Within this hierarchical design, municipal governments are simply entities subordinated to the central government and their territories are mere experimental plots where works designed at the highest level of the party’s leadership are executed.
On the Caribbean coast, a “domesticated” autonomy
The situation is no better with the regional governments on the Caribbean Coast. If anything, it’s even more complex. There the matrix of diminishing the subnational governments to administrative tasks is repeated, as is the power of political control by parallel structures. This happens in a context in which, in theory, power should be even more widely distributed considering that in this vast area of the country there are three levels of government below the national one: the autonomous regional level, the municipal level and the indigenous/Afro-descendant territorial level. Added to that is what Miguel González et al describe in this issue as a vision of development defined not by the “autonomous” regions, but by the State, the country’s economic elite and the interests of global capital, which centers on the exploitation of the Caribbean region’s valuable natural resources.

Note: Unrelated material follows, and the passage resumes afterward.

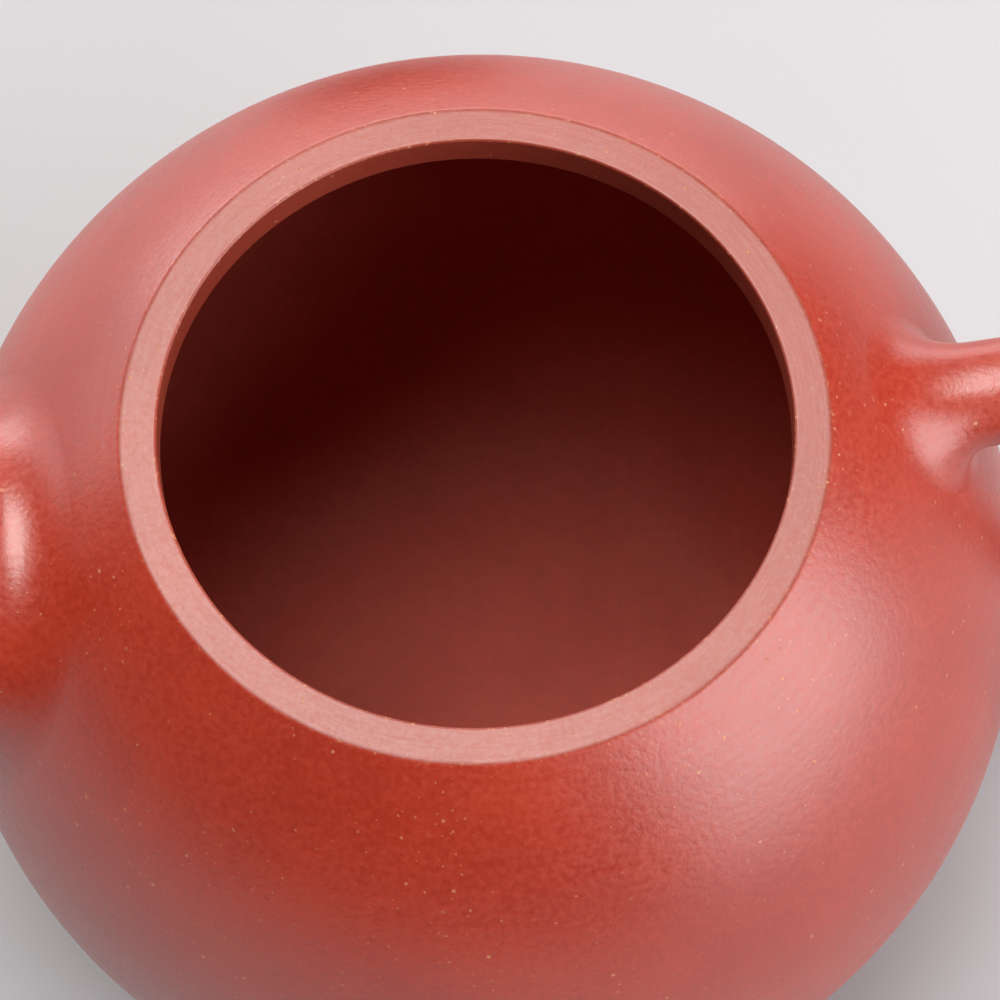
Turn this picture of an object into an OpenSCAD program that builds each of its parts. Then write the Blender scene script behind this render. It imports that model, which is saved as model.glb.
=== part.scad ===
// Round red clay teapot with a loose lid, in millimetres.
// The origin is the centre of the flat base, +Z is up, the spout points to -X and the handle to +X.
// The lid lies upside down on the table behind the pot, resting on its knob and its edge.

/* [Body] */
// Outer radius of the body at its widest level
body_r = 40; // [36:0.5:46]
// Height of the widest level above the table
belly_z = 31; // [29:0.5:33]
// Radius of the round side, which is a little tighter than the crown
side_r = 36; // [34:0.5:37]
// Half of the height that the whole round form would have without its cuts
half_h = 38; // [37:0.25:39]
// Thickness of the beaten clay wall
wall_t = 2.6; // [2:0.1:3]
// Thickness of the base disc
base_t = 2.8; // [2:0.1:3.5]
// Radius of the slip fillet pressed into the inner corner of the base
base_fillet_r = 14; // [10:0.5:16]

/* [Mouth] */
// Radius of the cut mouth
mouth_r = 21.3; // [20:0.1:22]
// Outer radius of the flat cut face round the mouth
mouth_face_r = 23.8; // [23:0.1:25]
// Height of the upright wall of the mouth
mouth_wall_h = 3; // [2.5:0.1:3.4]

/* [Spout] */
// Level of the spout's root, as the angle of the wall's normal above level
spout_root_angle = 25; // [20:0.5:27]
// Rise of the spout's axis above level
spout_rise = 50; // [40:1:55]
// Distance of the tube's first section from the wall, along the spout
spout_start = 6; // [5:0.5:8]
// Outer radius of the tube where the root flare meets it
spout_low_r = 9.5; // [9:0.1:10]
// Outer radius of the tube at the tip, which is cut level with the mouth
spout_tip_r = 5.6; // [5:0.1:6]
// Thickness of the spout's wall where the tube starts
spout_wall = 2.2; // [1.8:0.1:2.5]
// Thickness of the spout's lip
spout_lip = 1.6; // [1.3:0.1:2]
// Radius of the pierced strainer
strainer_r = 7; // [6:0.1:7.5]
// Radius of one strainer hole
strainer_hole_r = 1.1; // [0.8:0.05:1.3]

/* [Handle] */
// Level of the upper root, as the angle of the wall's normal above level
handle_top_angle = 38.5; // [36:0.5:42]
// Level of the lower root, below level
handle_low_angle = -20; // [-26:0.5:-14]
// Farthest reach of the handle's centre line from the pot's axis
handle_reach = 65; // [58:1:70]
// Half width of the strap at its upper end
strap_top_w = 3.8; // [3:0.1:4.2]
// Half width of the strap at its lower end
strap_low_w = 3.1; // [2.6:0.1:3.8]
// Half thickness of the strap as a share of its half width
strap_flatness = 0.8; // [0.7:0.05:1]

/* [Lid] */
// Gap between the lid's collar and the mouth, all round
lid_gap = 0.25; // [0.2:0.05:0.4]
// Radius of the lid's edge
lid_r = 23.7; // [23.5:0.1:23.8]
// Thickness of the flat plate under the dome
lid_plate_t = 1.5; // [1.2:0.1:2]
// Thickness of the collar
collar_t = 2.4; // [2:0.1:3]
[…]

They thus define the autonomy of the two Caribbean regions as a “domesticated autonomy,” under the hegemonic logic of a central government that has resorted to all possible instruments to achieve it, especially the use of the FSLN’s vertical liaisons to co-opt, buy off or otherwise neutralize the autonomous spheres of power, even though this has generated many clashes and logically eroded the appeal of the FSLN’s power in those regions.
Silvio Prado is a sociologist, political scientist and municipal activist.